**SET TASK**.
The required output is the exact run of lines from the line containing "What OpenSCAD source" to the line containing "looks along -Y.", inclusive, and nothing besides.

**EXERCISE DATA**.
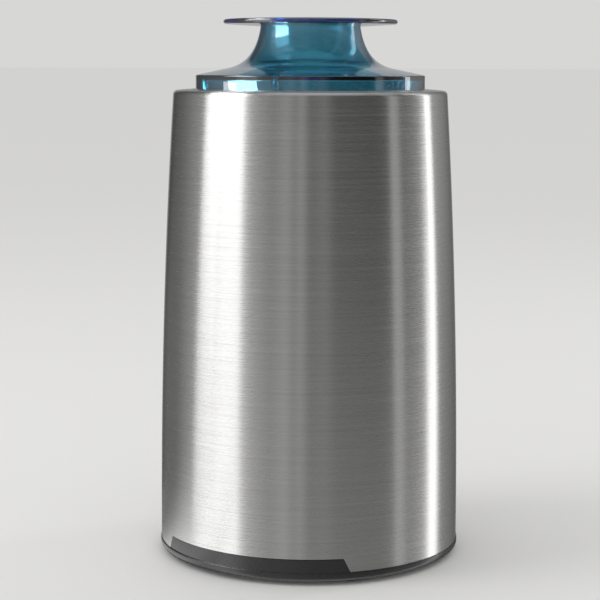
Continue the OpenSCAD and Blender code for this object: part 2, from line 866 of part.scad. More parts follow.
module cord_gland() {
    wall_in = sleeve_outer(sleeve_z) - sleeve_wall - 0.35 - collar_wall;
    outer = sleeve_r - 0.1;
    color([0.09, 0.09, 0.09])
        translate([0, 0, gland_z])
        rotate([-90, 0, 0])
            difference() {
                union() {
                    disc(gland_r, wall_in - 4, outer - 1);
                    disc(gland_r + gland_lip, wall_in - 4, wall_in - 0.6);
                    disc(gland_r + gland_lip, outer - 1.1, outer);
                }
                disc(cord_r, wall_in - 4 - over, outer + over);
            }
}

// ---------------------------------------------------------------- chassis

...

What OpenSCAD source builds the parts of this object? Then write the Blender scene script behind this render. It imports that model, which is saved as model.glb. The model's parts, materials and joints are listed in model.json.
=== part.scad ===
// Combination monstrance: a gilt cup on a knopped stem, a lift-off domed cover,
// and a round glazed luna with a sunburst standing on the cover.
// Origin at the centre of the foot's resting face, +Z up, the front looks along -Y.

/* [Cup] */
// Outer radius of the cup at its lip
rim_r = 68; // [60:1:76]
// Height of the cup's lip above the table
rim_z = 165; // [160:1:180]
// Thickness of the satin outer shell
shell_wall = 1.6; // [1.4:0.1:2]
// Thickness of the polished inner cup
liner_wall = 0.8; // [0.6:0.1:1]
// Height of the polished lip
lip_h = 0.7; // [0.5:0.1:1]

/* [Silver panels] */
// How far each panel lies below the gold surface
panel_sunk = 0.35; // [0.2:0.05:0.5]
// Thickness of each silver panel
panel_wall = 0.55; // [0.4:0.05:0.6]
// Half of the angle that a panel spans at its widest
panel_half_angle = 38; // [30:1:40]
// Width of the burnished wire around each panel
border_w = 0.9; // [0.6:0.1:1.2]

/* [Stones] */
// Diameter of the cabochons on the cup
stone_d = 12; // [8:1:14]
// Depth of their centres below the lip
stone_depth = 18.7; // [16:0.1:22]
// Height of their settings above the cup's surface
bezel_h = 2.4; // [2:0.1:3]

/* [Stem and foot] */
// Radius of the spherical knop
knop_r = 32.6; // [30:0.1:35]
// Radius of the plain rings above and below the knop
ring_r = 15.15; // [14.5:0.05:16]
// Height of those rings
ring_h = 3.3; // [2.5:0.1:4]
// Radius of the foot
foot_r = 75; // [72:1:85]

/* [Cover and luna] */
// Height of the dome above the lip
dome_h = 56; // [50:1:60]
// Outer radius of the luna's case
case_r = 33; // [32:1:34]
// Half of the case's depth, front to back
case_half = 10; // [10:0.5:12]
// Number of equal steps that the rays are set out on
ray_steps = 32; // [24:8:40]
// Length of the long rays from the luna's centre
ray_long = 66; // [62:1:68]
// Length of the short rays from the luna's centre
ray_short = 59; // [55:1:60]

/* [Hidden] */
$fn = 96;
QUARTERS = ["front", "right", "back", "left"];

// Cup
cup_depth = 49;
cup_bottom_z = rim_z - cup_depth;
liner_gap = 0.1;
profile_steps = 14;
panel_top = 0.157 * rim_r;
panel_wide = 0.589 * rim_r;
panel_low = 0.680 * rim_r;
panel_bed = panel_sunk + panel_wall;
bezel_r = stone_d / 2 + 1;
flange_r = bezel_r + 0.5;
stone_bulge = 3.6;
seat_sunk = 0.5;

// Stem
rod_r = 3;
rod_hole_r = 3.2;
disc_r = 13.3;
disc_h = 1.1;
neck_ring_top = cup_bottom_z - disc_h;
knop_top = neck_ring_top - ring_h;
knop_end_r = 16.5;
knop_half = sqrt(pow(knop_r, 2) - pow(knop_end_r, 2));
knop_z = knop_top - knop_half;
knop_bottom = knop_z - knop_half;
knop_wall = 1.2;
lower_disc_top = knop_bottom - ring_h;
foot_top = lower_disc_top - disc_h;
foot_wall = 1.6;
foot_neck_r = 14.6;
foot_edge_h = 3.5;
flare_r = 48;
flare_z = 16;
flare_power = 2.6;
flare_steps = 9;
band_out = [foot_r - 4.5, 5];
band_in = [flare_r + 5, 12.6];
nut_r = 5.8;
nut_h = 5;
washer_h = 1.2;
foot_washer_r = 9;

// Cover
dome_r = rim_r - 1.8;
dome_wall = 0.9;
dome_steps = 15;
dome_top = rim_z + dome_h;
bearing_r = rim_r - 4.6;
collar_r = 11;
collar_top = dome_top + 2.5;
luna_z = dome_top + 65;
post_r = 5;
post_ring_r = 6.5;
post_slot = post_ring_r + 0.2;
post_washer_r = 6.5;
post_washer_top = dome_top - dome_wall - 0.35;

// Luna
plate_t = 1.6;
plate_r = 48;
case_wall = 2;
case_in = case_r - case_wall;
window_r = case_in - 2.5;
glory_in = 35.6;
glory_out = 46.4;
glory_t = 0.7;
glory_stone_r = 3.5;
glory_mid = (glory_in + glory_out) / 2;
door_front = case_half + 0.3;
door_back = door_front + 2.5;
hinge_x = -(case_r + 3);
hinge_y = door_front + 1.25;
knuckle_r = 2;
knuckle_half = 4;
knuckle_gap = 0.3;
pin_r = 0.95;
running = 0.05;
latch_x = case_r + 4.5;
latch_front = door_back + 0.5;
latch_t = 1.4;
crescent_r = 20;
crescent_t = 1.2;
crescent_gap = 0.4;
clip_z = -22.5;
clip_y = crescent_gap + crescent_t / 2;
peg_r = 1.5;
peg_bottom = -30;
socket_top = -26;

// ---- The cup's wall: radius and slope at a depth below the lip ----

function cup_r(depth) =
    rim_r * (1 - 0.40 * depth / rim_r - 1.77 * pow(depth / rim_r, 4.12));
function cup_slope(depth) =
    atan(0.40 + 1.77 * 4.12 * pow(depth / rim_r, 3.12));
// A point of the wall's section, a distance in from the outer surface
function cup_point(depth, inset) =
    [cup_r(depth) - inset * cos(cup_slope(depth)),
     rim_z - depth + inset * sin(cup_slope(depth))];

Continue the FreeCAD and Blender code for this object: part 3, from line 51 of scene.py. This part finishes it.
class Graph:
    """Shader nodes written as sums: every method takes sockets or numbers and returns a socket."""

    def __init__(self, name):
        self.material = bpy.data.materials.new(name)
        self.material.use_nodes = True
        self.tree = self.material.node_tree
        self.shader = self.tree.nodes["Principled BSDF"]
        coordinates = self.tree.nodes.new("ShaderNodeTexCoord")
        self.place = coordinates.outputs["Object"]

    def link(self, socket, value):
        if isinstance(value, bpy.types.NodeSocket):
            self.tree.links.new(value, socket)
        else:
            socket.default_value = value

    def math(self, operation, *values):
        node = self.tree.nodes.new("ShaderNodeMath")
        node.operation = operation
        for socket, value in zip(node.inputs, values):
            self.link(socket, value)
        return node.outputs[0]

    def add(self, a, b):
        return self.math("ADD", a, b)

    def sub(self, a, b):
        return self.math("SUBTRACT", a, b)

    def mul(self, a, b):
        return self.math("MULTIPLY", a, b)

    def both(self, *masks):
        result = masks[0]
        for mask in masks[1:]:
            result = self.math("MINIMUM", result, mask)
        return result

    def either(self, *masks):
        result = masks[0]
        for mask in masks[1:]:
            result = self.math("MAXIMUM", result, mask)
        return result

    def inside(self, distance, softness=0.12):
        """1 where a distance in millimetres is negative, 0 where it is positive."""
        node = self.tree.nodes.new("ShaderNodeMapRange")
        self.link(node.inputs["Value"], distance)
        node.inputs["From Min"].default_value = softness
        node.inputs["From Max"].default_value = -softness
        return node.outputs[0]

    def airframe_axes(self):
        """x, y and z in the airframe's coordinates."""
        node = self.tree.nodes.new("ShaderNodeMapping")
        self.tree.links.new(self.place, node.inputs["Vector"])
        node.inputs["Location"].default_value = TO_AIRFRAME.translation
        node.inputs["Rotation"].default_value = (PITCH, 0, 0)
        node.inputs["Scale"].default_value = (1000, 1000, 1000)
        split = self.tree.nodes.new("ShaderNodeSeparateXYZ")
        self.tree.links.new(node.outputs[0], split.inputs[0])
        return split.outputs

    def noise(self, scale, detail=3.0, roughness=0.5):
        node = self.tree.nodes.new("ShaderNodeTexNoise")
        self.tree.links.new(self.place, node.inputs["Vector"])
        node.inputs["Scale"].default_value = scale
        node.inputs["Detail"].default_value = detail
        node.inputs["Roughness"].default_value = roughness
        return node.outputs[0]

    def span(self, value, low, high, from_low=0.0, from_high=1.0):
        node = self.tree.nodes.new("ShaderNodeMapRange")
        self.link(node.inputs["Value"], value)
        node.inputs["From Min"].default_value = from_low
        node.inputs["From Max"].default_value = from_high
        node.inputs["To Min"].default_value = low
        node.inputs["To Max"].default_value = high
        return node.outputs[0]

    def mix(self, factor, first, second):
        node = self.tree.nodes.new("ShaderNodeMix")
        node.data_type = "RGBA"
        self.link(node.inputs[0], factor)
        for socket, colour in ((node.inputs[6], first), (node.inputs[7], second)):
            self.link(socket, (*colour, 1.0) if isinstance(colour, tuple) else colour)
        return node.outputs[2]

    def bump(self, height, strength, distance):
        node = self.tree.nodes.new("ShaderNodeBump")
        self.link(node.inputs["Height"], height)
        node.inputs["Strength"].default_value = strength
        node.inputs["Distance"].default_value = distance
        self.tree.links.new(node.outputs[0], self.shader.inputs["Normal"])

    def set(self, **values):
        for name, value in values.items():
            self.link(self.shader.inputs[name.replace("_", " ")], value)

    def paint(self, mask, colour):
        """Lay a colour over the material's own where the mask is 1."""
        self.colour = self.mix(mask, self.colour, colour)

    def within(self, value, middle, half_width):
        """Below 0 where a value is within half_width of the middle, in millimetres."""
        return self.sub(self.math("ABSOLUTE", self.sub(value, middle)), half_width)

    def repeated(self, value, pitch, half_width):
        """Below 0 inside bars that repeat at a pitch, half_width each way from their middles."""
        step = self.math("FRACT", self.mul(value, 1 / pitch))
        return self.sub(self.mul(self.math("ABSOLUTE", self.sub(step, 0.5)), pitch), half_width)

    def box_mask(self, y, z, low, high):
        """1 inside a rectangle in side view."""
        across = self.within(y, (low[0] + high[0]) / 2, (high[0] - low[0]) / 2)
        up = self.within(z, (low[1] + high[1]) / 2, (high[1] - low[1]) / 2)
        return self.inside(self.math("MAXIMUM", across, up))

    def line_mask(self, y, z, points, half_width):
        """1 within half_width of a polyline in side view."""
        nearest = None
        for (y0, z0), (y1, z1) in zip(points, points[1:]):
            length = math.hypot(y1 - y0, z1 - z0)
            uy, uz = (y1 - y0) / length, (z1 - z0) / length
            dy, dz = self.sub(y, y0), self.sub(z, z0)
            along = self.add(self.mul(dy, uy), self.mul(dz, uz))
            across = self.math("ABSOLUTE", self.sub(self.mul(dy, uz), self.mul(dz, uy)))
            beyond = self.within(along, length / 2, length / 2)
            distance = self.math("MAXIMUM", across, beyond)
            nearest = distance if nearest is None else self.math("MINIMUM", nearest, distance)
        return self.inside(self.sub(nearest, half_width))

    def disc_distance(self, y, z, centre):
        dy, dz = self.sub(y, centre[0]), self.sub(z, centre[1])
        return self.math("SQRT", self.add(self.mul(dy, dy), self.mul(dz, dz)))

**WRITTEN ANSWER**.
What OpenSCAD source builds the parts of this object? Then write the Blender scene script behind this render. It imports that model, which is saved as model.glb. The model's parts, materials and joints are listed in model.json.
=== part.scad ===
// Combination monstrance: a gilt cup on a knopped stem, a lift-off domed cover,
// and a round glazed luna with a sunburst standing on the cover.
// Origin at the centre of the foot's resting face, +Z up, the front looks along -Y.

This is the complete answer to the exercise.